Poultry and other birds will have to be kept indoors from Monday to prevent the spread of bird flu.

Birds must be kept indoors from Monday to help prevent the spread of bird flu: Danny Lawson/PA Wire.
Birds must be kept indoors from Monday to help prevent the spread of bird flu: Danny Lawson/PA Wire.

The Chief Veterinary Officers for England, Scotland, Wales and Northern Ireland have agreed to bring in new measures to help protect poultry and captive birds.

It follows a number of confirmed cases of Avian Influenza across Great Britain in recent weeks, including one at Chirk on the Shropshire border.

A protection zone, surveillance zone and restricted zone were been put in place around the small infected poultry premises in the town to limit the risk of the disease spreading at the beginning of November.

Now all keepers whether they have a couple of chickens in the garden or thousands on a farm will be legally required to keep their birds housed or kept separate from wild birds, the Government has announced.

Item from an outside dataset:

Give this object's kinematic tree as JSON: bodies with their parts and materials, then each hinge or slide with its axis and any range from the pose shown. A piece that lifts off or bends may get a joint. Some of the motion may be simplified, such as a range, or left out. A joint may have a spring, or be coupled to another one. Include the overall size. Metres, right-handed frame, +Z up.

The move comes as wild birds migrate to the UK from mainland Europe for winter.

The Department for Environment, Food and Rural Affairs said keepers must take precautions such as regularly cleaning and disinfecting clothing, equipment and vehicles and limit access to non-essential workers and visitors.

The UK’s four chief veterinary officers released a joint statement, writing: “We have taken swift action to limit the spread of the disease and are now planning to introduce a legal requirement for all poultry and captive bird keepers to keep their birds housed or otherwise separate from wild birds.

“Whether you keep just a few birds or thousands, from Monday, onwards you will be legally required to keep your birds indoors, or take appropriate steps to keep them separate from wild birds.

Although there is a very low risk to human health and food safety the public has been advised not to touch or pick up any dead or sick birds, including swans, geese, ducks, gulls or birds of prey. Instead they should report them to the Defra helpline on 03459 33 55 77.